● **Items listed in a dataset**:
-----

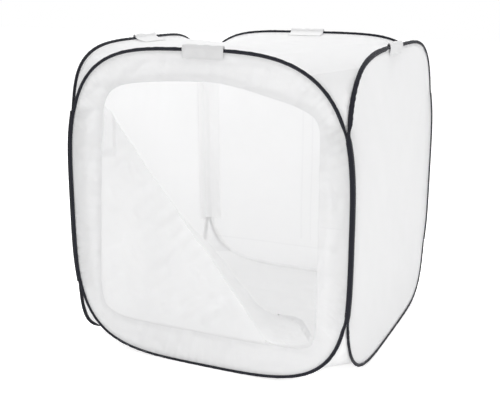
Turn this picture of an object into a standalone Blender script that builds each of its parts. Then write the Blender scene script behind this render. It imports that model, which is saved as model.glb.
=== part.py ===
"""Light tent cube: four sprung cloth walls sewn side to side, with a cloth top and floor.

Metres, +Z up. The front wall faces -Y, the floor rests on z = 0 and the origin is under the middle.
Each wall is a rounded square loop of flat spring steel inside a folded cloth binding. The loops bow,
and their corners are drawn in where two neighbours are sewn together, so every wall piece is made
flat in its wall's own frame (x along the wall, y up, z outwards) and then follows the wall's surface.
"""

import math

import bmesh
import bpy
from mathutils import Matrix, Vector

# Overall size
SPAN = 0.750
HEIGHT = 0.780

# Cloth, and the gaps that keep neighbouring pieces apart
CLOTH = 0.0008
GAP = 0.0003
SEAM = CLOTH + GAP

# Loop binding: a strip folded over the steel, open towards the wall's cloth
BINDING_ACROSS = 0.0062
BINDING_DEEP = 0.0082
BINDING_MOUTH = 0.0030
BINDING_CREST = 0.0028
BINDING_SKIN = 0.0008
BELLY_RISE = 0.0048
CORNER_NEST = 0.0010

# Spring steel and the ferrule that joins its ends
STEEL_WIDTH = 0.0034
STEEL_THICKNESS = 0.0008
STEEL_END_GAP = 0.0010
STEEL_RISE = 0.0007
FERRULE_LENGTH = 0.030
FERRULE_WALL = 0.0005
FERRULE_CLEARANCE = 0.0003
BINDING_BREAK = 0.034

# The fold's axis runs inside the drawn-in corner, so that no binding meets another as it closes
FOLD_INSET = 0.018

# White tab over each loop's top
TAB_WIDTH = 0.104
TAB_DROP = 0.0245
TAB_REACH = 0.034
TAB_RISE = 0.0065
TAB_SIDE = 0.0011

# Corner pieces
TAPE_COVER = 0.0018
TAPE_CHAMFER = 0.0024
STRIP_LEG = 0.052

# Where cloths leave the loop
PANEL_TUCK = 0.0010
EDGE_RISE = 0.0009

# Top and floor
TOP_SAG = 0.016

# Front window: how wide the border is at each side of it, and how far its top edge drops at the ends
BORDER_LEFT_TOP = 0.113
BORDER_LEFT_BOTTOM = 0.077
BORDER_RIGHT = 0.081
BORDER_TOP = 0.0755
BORDER_BOTTOM = 0.090
WINDOW_DROP_LEFT = 0.022
WINDOW_DROP_RIGHT = 0.068
COVER_LAP = 0.012
COVER_BACK = 0.0020
HOOK_RISE = 0.0012
STRIP_WIDTH = 0.018
STRIP_INSET = 0.002

# Cover: the line along which its loose corner turns down into the tent, and that line's last stretch
# along the window's lower edge, as shares of the window's width and height
FOLD_HIGH_SHARES = (0.074, 0.866)
FOLD_LOW_SHARES = (0.779, 0.019)
FOLD_END_SHARES = (0.983, 0.006)
# Its hanging edge from the free corner to the window's lower corner: shares of the window's width,
# of the span inwards from the wall, and of the window's height
HEM_SHARES = (
    (0.250, 0.153, 0.008),
    (0.436, 0.227, -0.078),
    (0.605, 0.207, -0.052),
    (0.740, 0.163, 0.029),
    (0.882, 0.109, 0.068),
    (0.976, 0.032, 0.036),
)
BULGE_SHARE = 0.16
WAVE_SHARE = 0.04
FOLDS = 3

# Shape of the loops. Each corner's reach is its point on the diagonal, as a share of a square
# corner's, in the order upper right, upper left, lower left, lower right seen from outside.
WALLS = ("front", "right", "back", "left")
CORNER_REACH_SHARES = {
    "front": (0.805, 0.824, 0.839, 0.850),
    "right": (0.827, 0.872, 0.857, 0.881),
    "back": (0.863, 0.858, 0.870, 0.848),
    "left": (0.878, 0.815, 0.850, 0.910),
}
BOW_SHARES = {"front": 0.008, "right": -0.004, "back": 0.004, "left": -0.055}
TAB_PLACE_SHARES = {"front": 0.037, "right": -0.195, "back": 0.056, "left": 0.155}
CREASE_SHARES = {"front": 0.70, "right": 0.80, "back": 0.76, "left": 0.80}
LEVEL_SHARES = (0.0, 0.24, 0.40, 0.50, 0.58)
SHOULDER_SHARES = (0.56, 0.40, 0.25)
CORNER_STEPS = 5

# Rows of the cloths, as shares of the way out from the middle
PANEL_ROW_SHARES = (0.86, 0.56)
TOP_ROW_SHARES = (0.70, 0.40)
FLOOR_ROW_SHARES = (0.88, 0.70, 0.35)
FLOOR_LIFT_SHARES = (0.30, 0.0, 0.0)
COVER_ROW_SHARES = (0.0, 1 / 3, 2 / 3, 1.0)
FLAP_ROW_SHARES = (0.0, 0.18, 0.38, 0.58, 0.79, 1.0)
COLUMNS = 20
FERRULE_STEPS = 4
TAB_SHOULDER_SHARE = 2 / 3
TAB_KNEE_SHARE = 1 / 4
WINDOW_SQUARENESS_LEFT = 9
WINDOW_SQUARENESS_RIGHT = 14
WINDOW_DROP_POWER = 1.5
REFINEMENTS = 6
SHARP_ANGLE_DEGREES = 40
WELD = 0.00003

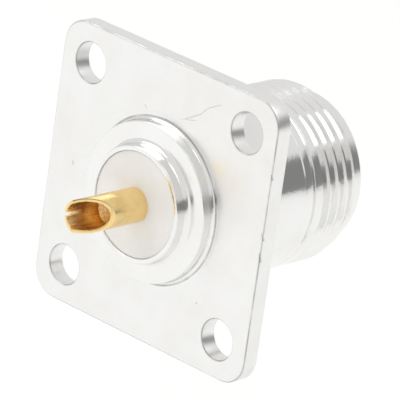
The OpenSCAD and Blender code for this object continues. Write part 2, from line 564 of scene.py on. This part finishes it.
@dataclass(frozen=True)
class SilverPlate:
    """Bright silver-coloured plating over turned brass."""

    tint: tuple[float, float, float, float] = (0.89, 0.89, 0.885, 1.0)
    dull: tuple[float, float, float, float] = (0.835, 0.83, 0.815, 1.0)
    wall_rough: float = 0.10
    face_rough: float = 0.30
    scores: tuple[Score, ...] = (
        Score(2.26, 8.04, 3.87, 8.98, 0.045),
        Score(3.87, 8.98, 4.67, 9.80, 0.055),
        Score(4.67, 9.80, 5.96, 10.5, 0.045),
        Score(1.7, 7.84, 3.4, 8.27, 0.035),
        Score(-2.43, 7.72, -2.14, 7.46, 0.05),
        Score(-9.72, 0.1, -9.62, -0.2, 0.09),
        Score(6.3, -6.86, 6.38, -6.94, 0.11),
        Score(12.32, 1.5, 12.5, 0.9, 0.1),
        Score(12.36, -0.3, 12.5, -1.0, 0.12),
        Score(12.4, 6.6, 12.5, 6.2, 0.1),
    )
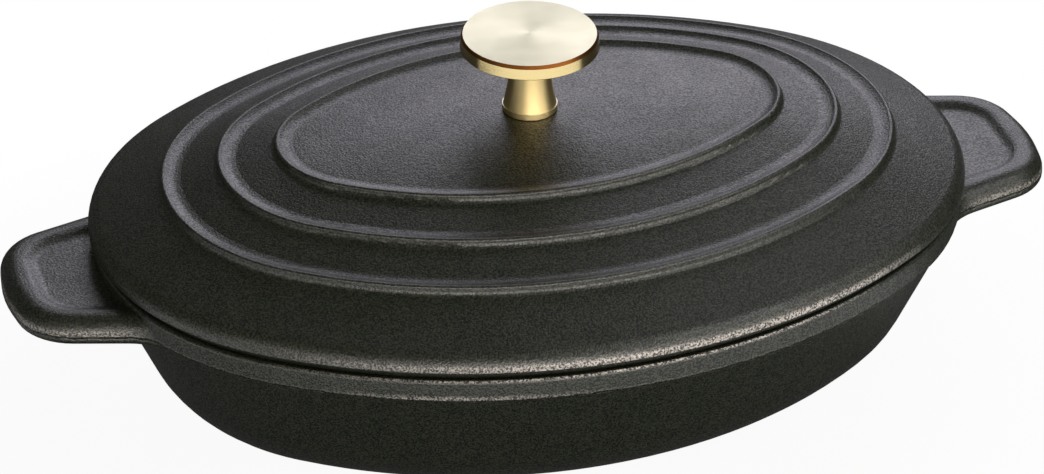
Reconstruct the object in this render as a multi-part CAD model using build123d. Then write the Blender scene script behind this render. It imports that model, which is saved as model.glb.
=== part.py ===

-----

● **WHAT THE EXERCISE ASKS**:
Extract all the material, leaving every line as it is.

● **RESULT OF THE TASK**:
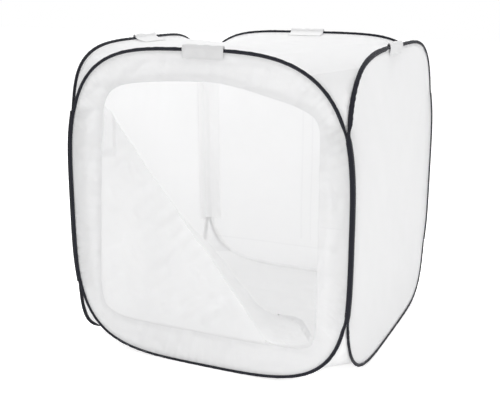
Turn this picture of an object into a standalone Blender script that builds each of its parts. Then write the Blender scene script behind this render. It imports that model, which is saved as model.glb.
=== part.py ===
"""Light tent cube: four sprung cloth walls sewn side to side, with a cloth top and floor.

Metres, +Z up. The front wall faces -Y, the floor rests on z = 0 and the origin is under the middle.
Each wall is a rounded square loop of flat spring steel inside a folded cloth binding. The loops bow,
and their corners are drawn in where two neighbours are sewn together, so every wall piece is made
flat in its wall's own frame (x along the wall, y up, z outwards) and then follows the wall's surface.
"""

import math

import bmesh
import bpy
from mathutils import Matrix, Vector

# Overall size
SPAN = 0.750
HEIGHT = 0.780

# Cloth, and the gaps that keep neighbouring pieces apart
CLOTH = 0.0008
GAP = 0.0003
SEAM = CLOTH + GAP

# Loop binding: a strip folded over the steel, open towards the wall's cloth
BINDING_ACROSS = 0.0062
BINDING_DEEP = 0.0082
BINDING_MOUTH = 0.0030
BINDING_CREST = 0.0028
BINDING_SKIN = 0.0008
BELLY_RISE = 0.0048
CORNER_NEST = 0.0010

# Spring steel and the ferrule that joins its ends
STEEL_WIDTH = 0.0034
STEEL_THICKNESS = 0.0008
STEEL_END_GAP = 0.0010
STEEL_RISE = 0.0007
FERRULE_LENGTH = 0.030
FERRULE_WALL = 0.0005
FERRULE_CLEARANCE = 0.0003
BINDING_BREAK = 0.034

# The fold's axis runs inside the drawn-in corner, so that no binding meets another as it closes
FOLD_INSET = 0.018

# White tab over each loop's top
TAB_WIDTH = 0.104
TAB_DROP = 0.0245
TAB_REACH = 0.034
TAB_RISE = 0.0065
TAB_SIDE = 0.0011

# Corner pieces
TAPE_COVER = 0.0018
TAPE_CHAMFER = 0.0024
STRIP_LEG = 0.052

# Where cloths leave the loop
PANEL_TUCK = 0.0010
EDGE_RISE = 0.0009

# Top and floor
TOP_SAG = 0.016

# Front window: how wide the border is at each side of it, and how far its top edge drops at the ends
BORDER_LEFT_TOP = 0.113
BORDER_LEFT_BOTTOM = 0.077
BORDER_RIGHT = 0.081
BORDER_TOP = 0.0755
BORDER_BOTTOM = 0.090
WINDOW_DROP_LEFT = 0.022
WINDOW_DROP_RIGHT = 0.068
COVER_LAP = 0.012
COVER_BACK = 0.0020
HOOK_RISE = 0.0012
STRIP_WIDTH = 0.018
STRIP_INSET = 0.002

# Cover: the line along which its loose corner turns down into the tent, and that line's last stretch
# along the window's lower edge, as shares of the window's width and height
FOLD_HIGH_SHARES = (0.074, 0.866)
FOLD_LOW_SHARES = (0.779, 0.019)
FOLD_END_SHARES = (0.983, 0.006)
# Its hanging edge from the free corner to the window's lower corner: shares of the window's width,
# of the span inwards from the wall, and of the window's height
HEM_SHARES = (
    (0.250, 0.153, 0.008),
    (0.436, 0.227, -0.078),
    (0.605, 0.207, -0.052),
    (0.740, 0.163, 0.029),
    (0.882, 0.109, 0.068),
    (0.976, 0.032, 0.036),
)
BULGE_SHARE = 0.16
WAVE_SHARE = 0.04
FOLDS = 3

# Shape of the loops. Each corner's reach is its point on the diagonal, as a share of a square
# corner's, in the order upper right, upper left, lower left, lower right seen from outside.
WALLS = ("front", "right", "back", "left")
CORNER_REACH_SHARES = {
    "front": (0.805, 0.824, 0.839, 0.850),
    "right": (0.827, 0.872, 0.857, 0.881),
    "back": (0.863, 0.858, 0.870, 0.848),
    "left": (0.878, 0.815, 0.850, 0.910),
}
BOW_SHARES = {"front": 0.008, "right": -0.004, "back": 0.004, "left": -0.055}
TAB_PLACE_SHARES = {"front": 0.037, "right": -0.195, "back": 0.056, "left": 0.155}
CREASE_SHARES = {"front": 0.70, "right": 0.80, "back": 0.76, "left": 0.80}
LEVEL_SHARES = (0.0, 0.24, 0.40, 0.50, 0.58)
SHOULDER_SHARES = (0.56, 0.40, 0.25)
CORNER_STEPS = 5

# Rows of the cloths, as shares of the way out from the middle
PANEL_ROW_SHARES = (0.86, 0.56)
TOP_ROW_SHARES = (0.70, 0.40)
FLOOR_ROW_SHARES = (0.88, 0.70, 0.35)
FLOOR_LIFT_SHARES = (0.30, 0.0, 0.0)
COVER_ROW_SHARES = (0.0, 1 / 3, 2 / 3, 1.0)
FLAP_ROW_SHARES = (0.0, 0.18, 0.38, 0.58, 0.79, 1.0)
COLUMNS = 20
FERRULE_STEPS = 4
TAB_SHOULDER_SHARE = 2 / 3
TAB_KNEE_SHARE = 1 / 4
WINDOW_SQUARENESS_LEFT = 9
WINDOW_SQUARENESS_RIGHT = 14
WINDOW_DROP_POWER = 1.5
REFINEMENTS = 6
SHARP_ANGLE_DEGREES = 40
WELD = 0.00003

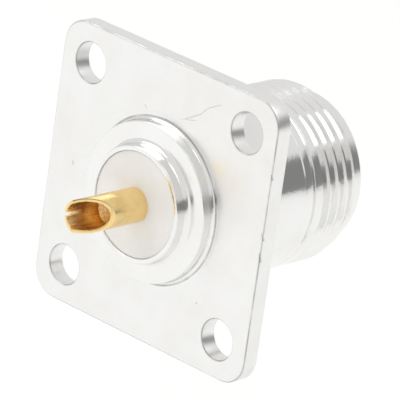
The OpenSCAD and Blender code for this object continues. Write part 2, from line 564 of scene.py on. This part finishes it.
@dataclass(frozen=True)
class SilverPlate:
    """Bright silver-coloured plating over turned brass."""

    tint: tuple[float, float, float, float] = (0.89, 0.89, 0.885, 1.0)
    dull: tuple[float, float, float, float] = (0.835, 0.83, 0.815, 1.0)
    wall_rough: float = 0.10
    face_rough: float = 0.30
    scores: tuple[Score, ...] = (
        Score(2.26, 8.04, 3.87, 8.98, 0.045),
        Score(3.87, 8.98, 4.67, 9.80, 0.055),
        Score(4.67, 9.80, 5.96, 10.5, 0.045),
        Score(1.7, 7.84, 3.4, 8.27, 0.035),
        Score(-2.43, 7.72, -2.14, 7.46, 0.05),
        Score(-9.72, 0.1, -9.62, -0.2, 0.09),
        Score(6.3, -6.86, 6.38, -6.94, 0.11),
        Score(12.32, 1.5, 12.5, 0.9, 0.1),
        Score(12.36, -0.3, 12.5, -1.0, 0.12),
        Score(12.4, 6.6, 12.5, 6.2, 0.1),
    )
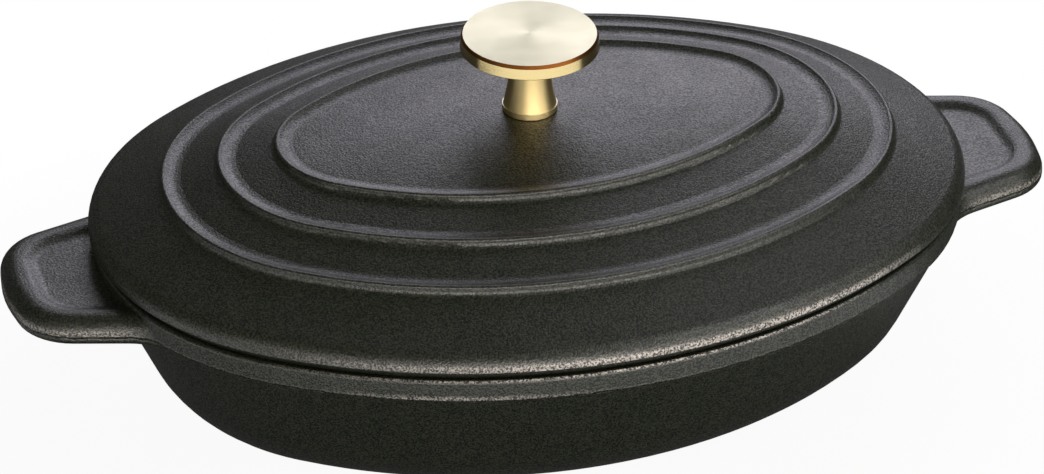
Reconstruct the object in this render as a multi-part CAD model using build123d. Then write the Blender scene script behind this render. It imports that model, which is saved as model.glb.
=== part.py ===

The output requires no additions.